Stated problem.
Look through the material below and count the lines with the string "imported". Report only the count.

Supplied material.
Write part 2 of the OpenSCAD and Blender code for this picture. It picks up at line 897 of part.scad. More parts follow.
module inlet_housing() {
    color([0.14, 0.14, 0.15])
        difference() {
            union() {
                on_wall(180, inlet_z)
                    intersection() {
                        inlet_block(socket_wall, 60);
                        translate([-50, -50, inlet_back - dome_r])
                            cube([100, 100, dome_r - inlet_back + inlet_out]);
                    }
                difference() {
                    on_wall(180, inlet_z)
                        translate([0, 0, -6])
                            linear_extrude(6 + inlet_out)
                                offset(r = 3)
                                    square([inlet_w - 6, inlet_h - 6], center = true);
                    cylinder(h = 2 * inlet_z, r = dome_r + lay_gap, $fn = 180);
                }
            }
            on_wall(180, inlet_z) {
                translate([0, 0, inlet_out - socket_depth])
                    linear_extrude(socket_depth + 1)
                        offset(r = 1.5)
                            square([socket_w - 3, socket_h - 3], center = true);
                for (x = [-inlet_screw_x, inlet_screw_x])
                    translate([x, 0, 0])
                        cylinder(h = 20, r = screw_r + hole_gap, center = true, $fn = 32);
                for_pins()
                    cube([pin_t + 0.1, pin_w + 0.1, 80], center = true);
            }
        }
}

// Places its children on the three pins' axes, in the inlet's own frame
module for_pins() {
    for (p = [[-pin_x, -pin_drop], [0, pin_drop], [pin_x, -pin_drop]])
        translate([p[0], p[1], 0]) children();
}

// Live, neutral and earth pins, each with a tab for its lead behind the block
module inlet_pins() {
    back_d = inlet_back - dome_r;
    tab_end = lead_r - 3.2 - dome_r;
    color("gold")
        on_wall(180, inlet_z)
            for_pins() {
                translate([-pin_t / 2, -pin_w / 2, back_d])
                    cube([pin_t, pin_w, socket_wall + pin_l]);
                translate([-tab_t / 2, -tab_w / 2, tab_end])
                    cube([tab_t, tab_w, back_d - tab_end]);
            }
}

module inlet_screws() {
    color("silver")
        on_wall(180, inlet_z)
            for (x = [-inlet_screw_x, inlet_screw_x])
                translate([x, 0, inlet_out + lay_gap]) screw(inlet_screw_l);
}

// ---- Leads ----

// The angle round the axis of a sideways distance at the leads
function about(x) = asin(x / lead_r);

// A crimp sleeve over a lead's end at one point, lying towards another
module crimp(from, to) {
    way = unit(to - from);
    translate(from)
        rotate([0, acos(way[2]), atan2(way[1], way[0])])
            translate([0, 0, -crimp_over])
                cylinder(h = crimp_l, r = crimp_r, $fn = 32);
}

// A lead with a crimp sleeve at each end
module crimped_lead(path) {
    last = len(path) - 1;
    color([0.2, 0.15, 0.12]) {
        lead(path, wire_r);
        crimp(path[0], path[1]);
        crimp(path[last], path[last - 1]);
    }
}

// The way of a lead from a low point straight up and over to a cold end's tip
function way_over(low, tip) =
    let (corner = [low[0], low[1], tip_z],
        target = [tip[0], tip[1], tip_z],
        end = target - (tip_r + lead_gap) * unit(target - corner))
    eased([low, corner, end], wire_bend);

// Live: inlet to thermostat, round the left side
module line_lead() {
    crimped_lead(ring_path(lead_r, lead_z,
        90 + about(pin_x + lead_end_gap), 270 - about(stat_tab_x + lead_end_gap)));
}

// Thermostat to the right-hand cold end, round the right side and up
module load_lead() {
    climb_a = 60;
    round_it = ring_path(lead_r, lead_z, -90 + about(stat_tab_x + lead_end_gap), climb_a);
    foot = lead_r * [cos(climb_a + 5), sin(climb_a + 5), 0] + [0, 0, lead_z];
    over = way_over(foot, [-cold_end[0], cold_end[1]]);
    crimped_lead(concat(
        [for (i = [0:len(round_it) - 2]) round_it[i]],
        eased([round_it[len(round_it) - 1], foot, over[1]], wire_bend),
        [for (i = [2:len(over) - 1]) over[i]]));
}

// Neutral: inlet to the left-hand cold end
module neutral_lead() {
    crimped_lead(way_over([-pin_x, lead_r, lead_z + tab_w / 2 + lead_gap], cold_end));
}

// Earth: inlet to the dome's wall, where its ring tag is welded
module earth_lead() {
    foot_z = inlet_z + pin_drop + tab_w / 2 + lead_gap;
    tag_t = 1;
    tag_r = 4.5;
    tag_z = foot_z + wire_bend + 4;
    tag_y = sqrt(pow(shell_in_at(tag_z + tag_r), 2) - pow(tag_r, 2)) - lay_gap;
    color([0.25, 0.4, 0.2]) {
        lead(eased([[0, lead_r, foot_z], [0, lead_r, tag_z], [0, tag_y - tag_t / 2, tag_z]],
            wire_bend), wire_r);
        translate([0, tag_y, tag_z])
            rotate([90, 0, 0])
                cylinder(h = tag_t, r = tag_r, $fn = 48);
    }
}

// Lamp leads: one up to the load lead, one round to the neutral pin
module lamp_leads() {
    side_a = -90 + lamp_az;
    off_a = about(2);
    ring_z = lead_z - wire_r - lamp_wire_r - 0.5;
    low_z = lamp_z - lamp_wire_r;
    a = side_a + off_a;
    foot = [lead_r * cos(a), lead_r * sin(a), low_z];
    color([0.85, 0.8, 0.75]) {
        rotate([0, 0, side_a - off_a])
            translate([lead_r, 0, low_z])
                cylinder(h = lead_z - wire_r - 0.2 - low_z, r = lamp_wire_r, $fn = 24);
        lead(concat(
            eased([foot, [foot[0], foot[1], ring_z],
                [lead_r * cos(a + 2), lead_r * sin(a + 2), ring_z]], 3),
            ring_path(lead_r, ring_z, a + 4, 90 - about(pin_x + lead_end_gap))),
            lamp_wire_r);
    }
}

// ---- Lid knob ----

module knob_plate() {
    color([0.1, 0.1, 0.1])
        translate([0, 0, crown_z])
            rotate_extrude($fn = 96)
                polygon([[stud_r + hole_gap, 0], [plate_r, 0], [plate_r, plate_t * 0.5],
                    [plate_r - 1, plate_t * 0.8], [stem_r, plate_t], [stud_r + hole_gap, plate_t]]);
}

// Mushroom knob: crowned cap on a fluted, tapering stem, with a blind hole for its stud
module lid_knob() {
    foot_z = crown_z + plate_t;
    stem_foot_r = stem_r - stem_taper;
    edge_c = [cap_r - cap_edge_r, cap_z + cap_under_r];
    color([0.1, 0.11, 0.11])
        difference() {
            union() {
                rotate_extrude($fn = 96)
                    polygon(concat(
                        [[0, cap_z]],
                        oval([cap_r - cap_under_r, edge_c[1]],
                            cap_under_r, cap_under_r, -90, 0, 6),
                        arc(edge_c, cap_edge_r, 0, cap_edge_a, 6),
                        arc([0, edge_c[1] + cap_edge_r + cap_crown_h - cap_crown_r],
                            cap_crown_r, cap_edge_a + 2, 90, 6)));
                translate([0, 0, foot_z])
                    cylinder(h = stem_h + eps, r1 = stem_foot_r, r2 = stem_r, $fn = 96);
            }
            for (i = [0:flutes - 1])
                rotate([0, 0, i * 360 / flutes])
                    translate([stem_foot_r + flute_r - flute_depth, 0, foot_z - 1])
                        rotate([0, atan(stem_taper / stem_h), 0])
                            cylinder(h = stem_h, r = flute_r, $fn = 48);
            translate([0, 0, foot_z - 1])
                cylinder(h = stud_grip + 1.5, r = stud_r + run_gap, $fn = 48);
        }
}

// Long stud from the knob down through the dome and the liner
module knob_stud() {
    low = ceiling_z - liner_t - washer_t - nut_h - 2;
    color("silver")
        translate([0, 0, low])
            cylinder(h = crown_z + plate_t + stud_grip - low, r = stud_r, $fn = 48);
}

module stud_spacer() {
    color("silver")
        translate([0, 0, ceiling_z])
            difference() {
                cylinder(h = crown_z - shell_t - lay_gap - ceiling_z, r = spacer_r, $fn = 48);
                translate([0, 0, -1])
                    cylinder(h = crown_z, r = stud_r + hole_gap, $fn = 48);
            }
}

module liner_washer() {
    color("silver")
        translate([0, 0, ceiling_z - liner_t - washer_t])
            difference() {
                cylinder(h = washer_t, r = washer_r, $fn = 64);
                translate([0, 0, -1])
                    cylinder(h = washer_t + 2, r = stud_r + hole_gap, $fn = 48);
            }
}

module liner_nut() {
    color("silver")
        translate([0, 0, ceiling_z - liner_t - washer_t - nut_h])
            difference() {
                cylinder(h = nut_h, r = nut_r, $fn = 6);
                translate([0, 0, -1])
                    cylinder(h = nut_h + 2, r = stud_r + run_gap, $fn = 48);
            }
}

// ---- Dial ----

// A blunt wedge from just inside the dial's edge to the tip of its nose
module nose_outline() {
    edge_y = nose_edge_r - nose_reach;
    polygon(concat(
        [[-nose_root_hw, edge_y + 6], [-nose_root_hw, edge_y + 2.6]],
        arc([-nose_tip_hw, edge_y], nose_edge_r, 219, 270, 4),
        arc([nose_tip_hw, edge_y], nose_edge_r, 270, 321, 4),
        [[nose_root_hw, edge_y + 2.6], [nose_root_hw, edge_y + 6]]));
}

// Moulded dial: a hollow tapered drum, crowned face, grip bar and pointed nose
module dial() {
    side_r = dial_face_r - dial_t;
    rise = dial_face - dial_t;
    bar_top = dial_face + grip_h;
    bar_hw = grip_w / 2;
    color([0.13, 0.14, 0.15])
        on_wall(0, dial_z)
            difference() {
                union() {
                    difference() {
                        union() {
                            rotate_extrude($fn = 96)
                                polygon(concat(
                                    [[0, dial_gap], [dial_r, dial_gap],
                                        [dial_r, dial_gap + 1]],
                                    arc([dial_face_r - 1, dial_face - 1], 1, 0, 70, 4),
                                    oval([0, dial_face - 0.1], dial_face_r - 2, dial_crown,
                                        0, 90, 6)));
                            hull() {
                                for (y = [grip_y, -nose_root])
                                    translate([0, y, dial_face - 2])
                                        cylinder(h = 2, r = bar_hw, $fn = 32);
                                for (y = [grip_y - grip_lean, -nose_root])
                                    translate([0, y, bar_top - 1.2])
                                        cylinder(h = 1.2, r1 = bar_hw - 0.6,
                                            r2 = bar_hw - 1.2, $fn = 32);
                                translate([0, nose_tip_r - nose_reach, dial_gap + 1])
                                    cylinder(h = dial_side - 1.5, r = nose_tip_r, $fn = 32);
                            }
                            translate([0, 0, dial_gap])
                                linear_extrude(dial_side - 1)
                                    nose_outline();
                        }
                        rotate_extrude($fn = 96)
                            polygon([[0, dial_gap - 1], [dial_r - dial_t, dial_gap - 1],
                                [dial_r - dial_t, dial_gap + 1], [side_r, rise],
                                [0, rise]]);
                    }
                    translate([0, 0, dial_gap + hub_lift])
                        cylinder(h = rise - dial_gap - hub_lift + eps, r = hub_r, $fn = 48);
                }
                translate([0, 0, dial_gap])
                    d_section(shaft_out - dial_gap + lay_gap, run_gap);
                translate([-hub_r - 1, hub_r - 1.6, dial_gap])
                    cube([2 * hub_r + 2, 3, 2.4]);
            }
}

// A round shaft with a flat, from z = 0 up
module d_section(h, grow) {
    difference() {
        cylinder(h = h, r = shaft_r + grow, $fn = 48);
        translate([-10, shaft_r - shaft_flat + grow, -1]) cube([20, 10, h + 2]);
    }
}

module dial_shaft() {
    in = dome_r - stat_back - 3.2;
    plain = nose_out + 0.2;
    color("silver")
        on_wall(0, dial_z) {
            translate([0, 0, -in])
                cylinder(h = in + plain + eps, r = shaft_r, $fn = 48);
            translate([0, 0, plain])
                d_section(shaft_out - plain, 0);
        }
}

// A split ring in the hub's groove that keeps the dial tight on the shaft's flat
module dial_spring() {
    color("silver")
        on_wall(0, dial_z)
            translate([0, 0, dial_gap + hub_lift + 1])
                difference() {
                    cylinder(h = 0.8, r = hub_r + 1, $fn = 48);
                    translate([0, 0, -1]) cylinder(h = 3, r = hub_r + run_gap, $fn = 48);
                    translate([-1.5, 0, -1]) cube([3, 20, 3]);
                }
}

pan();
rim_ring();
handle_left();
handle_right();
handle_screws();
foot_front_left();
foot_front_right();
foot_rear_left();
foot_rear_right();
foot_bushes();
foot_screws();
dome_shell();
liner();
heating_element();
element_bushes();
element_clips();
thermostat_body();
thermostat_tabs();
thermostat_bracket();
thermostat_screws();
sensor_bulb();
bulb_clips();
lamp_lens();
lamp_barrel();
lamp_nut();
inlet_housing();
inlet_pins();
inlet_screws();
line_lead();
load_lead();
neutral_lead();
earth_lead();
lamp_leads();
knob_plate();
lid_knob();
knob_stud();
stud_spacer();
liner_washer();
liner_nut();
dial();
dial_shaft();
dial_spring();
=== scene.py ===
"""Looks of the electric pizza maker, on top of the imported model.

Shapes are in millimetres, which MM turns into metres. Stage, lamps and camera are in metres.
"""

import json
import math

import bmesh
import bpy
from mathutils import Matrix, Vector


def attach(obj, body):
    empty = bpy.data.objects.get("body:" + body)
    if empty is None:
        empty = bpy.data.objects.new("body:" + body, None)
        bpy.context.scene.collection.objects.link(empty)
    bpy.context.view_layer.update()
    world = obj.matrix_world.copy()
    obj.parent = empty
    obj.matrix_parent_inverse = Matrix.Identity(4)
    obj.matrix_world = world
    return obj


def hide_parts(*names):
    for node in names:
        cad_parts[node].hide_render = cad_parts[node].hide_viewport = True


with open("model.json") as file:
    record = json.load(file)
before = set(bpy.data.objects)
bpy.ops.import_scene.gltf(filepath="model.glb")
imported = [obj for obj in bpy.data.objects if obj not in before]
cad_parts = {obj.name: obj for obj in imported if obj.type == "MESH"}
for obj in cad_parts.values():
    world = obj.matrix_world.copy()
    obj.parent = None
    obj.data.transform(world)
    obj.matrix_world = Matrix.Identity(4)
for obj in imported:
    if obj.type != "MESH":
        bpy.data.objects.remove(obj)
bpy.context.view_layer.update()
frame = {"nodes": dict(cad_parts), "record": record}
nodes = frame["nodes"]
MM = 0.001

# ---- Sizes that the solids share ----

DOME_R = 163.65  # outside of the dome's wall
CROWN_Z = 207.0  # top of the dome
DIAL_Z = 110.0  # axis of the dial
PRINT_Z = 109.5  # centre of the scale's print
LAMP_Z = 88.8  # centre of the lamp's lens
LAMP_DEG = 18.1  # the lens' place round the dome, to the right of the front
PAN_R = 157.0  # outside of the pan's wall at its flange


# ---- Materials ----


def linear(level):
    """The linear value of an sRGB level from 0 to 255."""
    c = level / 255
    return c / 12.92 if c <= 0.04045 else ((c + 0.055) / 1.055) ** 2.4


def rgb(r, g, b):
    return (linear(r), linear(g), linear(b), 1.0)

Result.
4